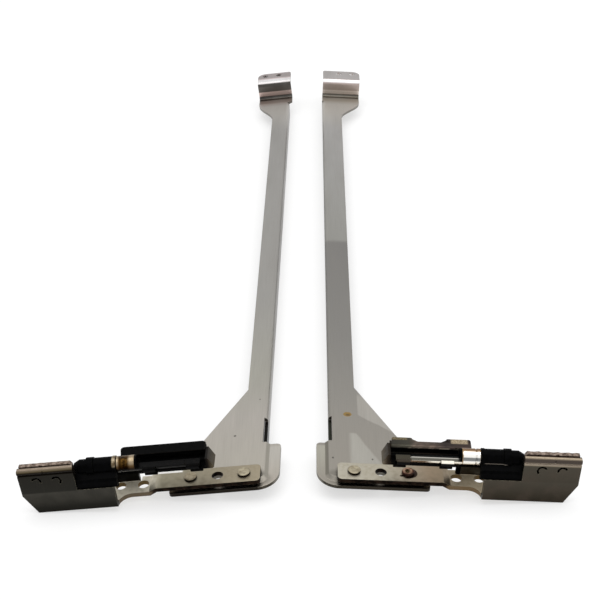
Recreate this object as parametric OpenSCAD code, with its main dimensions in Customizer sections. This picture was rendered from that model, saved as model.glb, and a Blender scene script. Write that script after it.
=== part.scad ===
/* [Pair] */
// Half of the space between the two rails where the arms cross them
half_gap = 7; // [6:0.2:20]
// Angle by which each rail leans towards the middle plane
toe_in = 0.5; // [0:0.1:1.5]
// Angle by which each arm drops towards its outer end as the hinge lies
rest_roll = 4.8; // [4:0.1:6]

/* [Rail] */
// Length of the rail from the front edge of the arm to the foot of the tab
rail_len = 204; // [150:0.5:240]
// Width of the left rail
left_rail_w = 5.3; // [5:0.1:8]
// Width of the right rail
right_rail_w = 6.4; // [5:0.1:8]
// Sheet thickness of the rail
rail_t = 0.8; // [0.6:0.05:1]
// Inside radius of the folds of the rail
rail_bend_r = 0.3; // [0.2:0.1:0.8]
// Length of the gusset that carries the arm
gusset_len = 35.3; // [30:0.5:45]
// Depth by which the corner flange is set below the rail
flange_drop = 0.8; // [0.8:0.05:1.2]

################

Write out the whole listing again. Match it word for word.

THE OUTPUT:
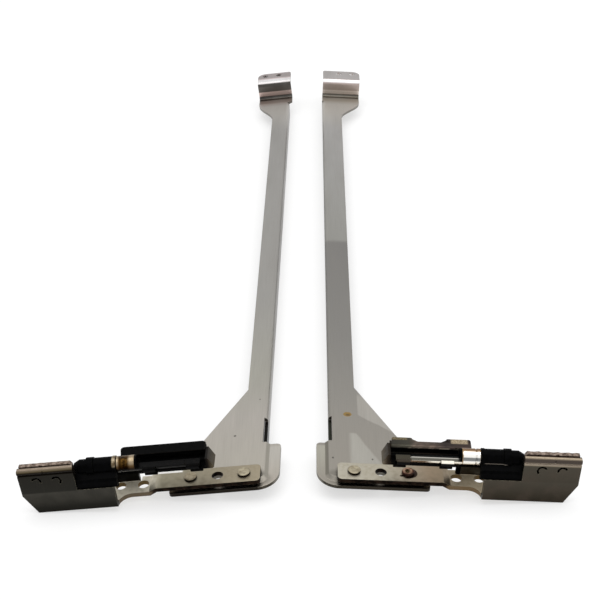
Recreate this object as parametric OpenSCAD code, with its main dimensions in Customizer sections. This picture was rendered from that model, saved as model.glb, and a Blender scene script. Write that script after it.
=== part.scad ===
/* [Pair] */
// Half of the space between the two rails where the arms cross them
half_gap = 7; // [6:0.2:20]
// Angle by which each rail leans towards the middle plane
toe_in = 0.5; // [0:0.1:1.5]
// Angle by which each arm drops towards its outer end as the hinge lies
rest_roll = 4.8; // [4:0.1:6]

/* [Rail] */
// Length of the rail from the front edge of the arm to the foot of the tab
rail_len = 204; // [150:0.5:240]
// Width of the left rail
left_rail_w = 5.3; // [5:0.1:8]
// Width of the right rail
right_rail_w = 6.4; // [5:0.1:8]
// Sheet thickness of the rail
rail_t = 0.8; // [0.6:0.05:1]
// Inside radius of the folds of the rail
rail_bend_r = 0.3; // [0.2:0.1:0.8]
// Length of the gusset that carries the arm
gusset_len = 35.3; // [30:0.5:45]
// Depth by which the corner flange is set below the rail
flange_drop = 0.8; // [0.8:0.05:1.2]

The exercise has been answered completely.